BAGUIO CITY – A local court stopped the members of the Benguet Electric Cooperative (Beneco) Board of Directors from favorably acting on the controversial National Electrification Administration Board of Administrators (NEA-BOA) Resolution No. 2021-047 that endorsed the applicant that garnered the highest score in the final interview to the position of general manager until further orders.
In a 72-hour temporary restraining order issued by Executive Judge Maria Ligaya Itliong-Rivera of the city’s Regional Trail Court (RTC), it stated ‘upon consideration of the allegations contained in the present motion together with the allegations in the verified complaint in support of the prayer for the issuance of a temporary restraining order and it appearing that before the matter could be heard on notice, the plaintiff would suffer grave and irreparable injury, the country hereby ordered defendants Beneco BOD, their employees, agents and other persons acting in their behalf, to cease and desist, for a period of 72 hours only from date hereof, from favorably acting on the NEA-BOA RB Resolution No. 2021-47.’

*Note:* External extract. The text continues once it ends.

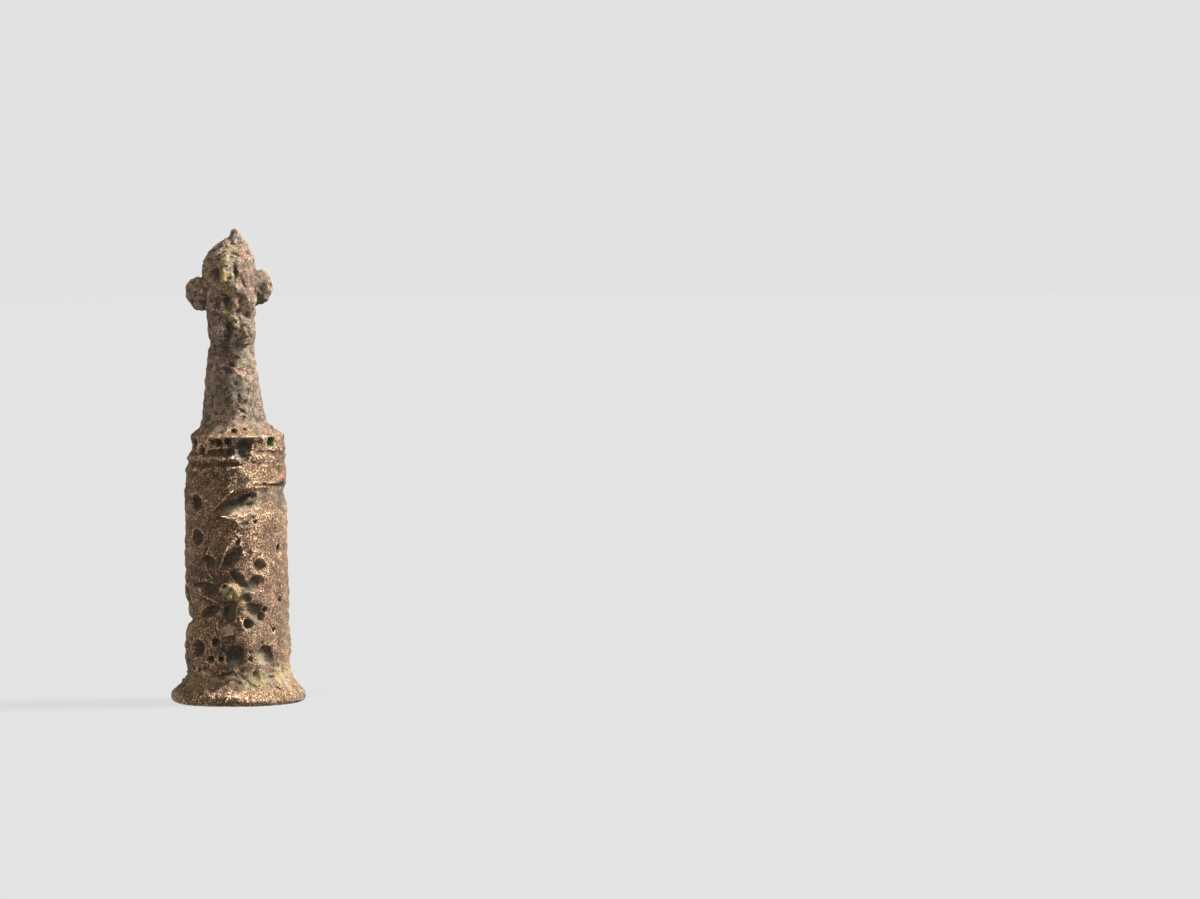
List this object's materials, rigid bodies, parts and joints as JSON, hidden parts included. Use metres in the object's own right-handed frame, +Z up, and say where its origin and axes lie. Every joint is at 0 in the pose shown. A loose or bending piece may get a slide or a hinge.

Earlier, Beneco member-consumer-owners Benjamin M. Lorena, Gloria B. Delmas, Lorenzo G. Liwan, Jr., Lina B. Agaldang and Sylvia Aquino filed before the RTC a petition for certiorari and prohibition with prayer for the issuance of a temporary restraining injunction, writ of preliminary injunction and injunction against the Beneco board and NEA BOA on the appointment of the general manager of the electric cooperative.
The petitioners claimed that on May 10, 2021, the Beneco board received a letter from NEA Administrator Edgardo R. Masonsong dated May 6, 2021, practically ordering the board that its action on the endorsement of Atty. Ana Marie Paz Rafael must be manifested through a board resolution which shall be submitted to NEA for confirmation on or before May 14, 2021.
If the Beneco board approves on the application of Atty. Rafael on or before May 14, 2021 as ordered by the NEA Administrator, the petitioners alleged that one of the well-established electric cooperatives will be managed by an unqualified person to the irreversible damage of the consumers.
According to them, if not prohibited from acting on the NEA-BOA endorsement, the Beneco board will be acting with grave abuse of discretion amounting to lack or excess of jurisdiction for acting on an endorsement which did not comply with the substantial and procedural requirements of Republic Act (RA) 1-531 and NEA Memorandum 2017-035.
The petitioners claimed that Beneco has grown over the years into one of the most successful electric cooperatives in the country, it charges one of the lowest electric bills among electric cooperatives which is largely due to the efficient and brilliant management employed by the managers of which Engr. Melchor S. Licoben, the displaced applicant, was a part of the said team.
However, they asserted that the management of Beneco is in danger of falling in the hands of an unqualified, inexperienced and alleged ignorant person if the board obeys the order of NEA Administrator Masongsong.
“It is safe to assume and predict the impending decline of Beneco as a dependable utility provider if an unqualified person is appointed to manage it. It will certainly befall the same faith that other electric cooperatives have suffered after they became melting cows of politicians. The catastrophic consequence upon the lives of the consumers cannot be over emphasized. Consumer business establishments in Baguio and Benguet will suffer the impact of higher power bills as direct consequence of poor management,” the petition stated.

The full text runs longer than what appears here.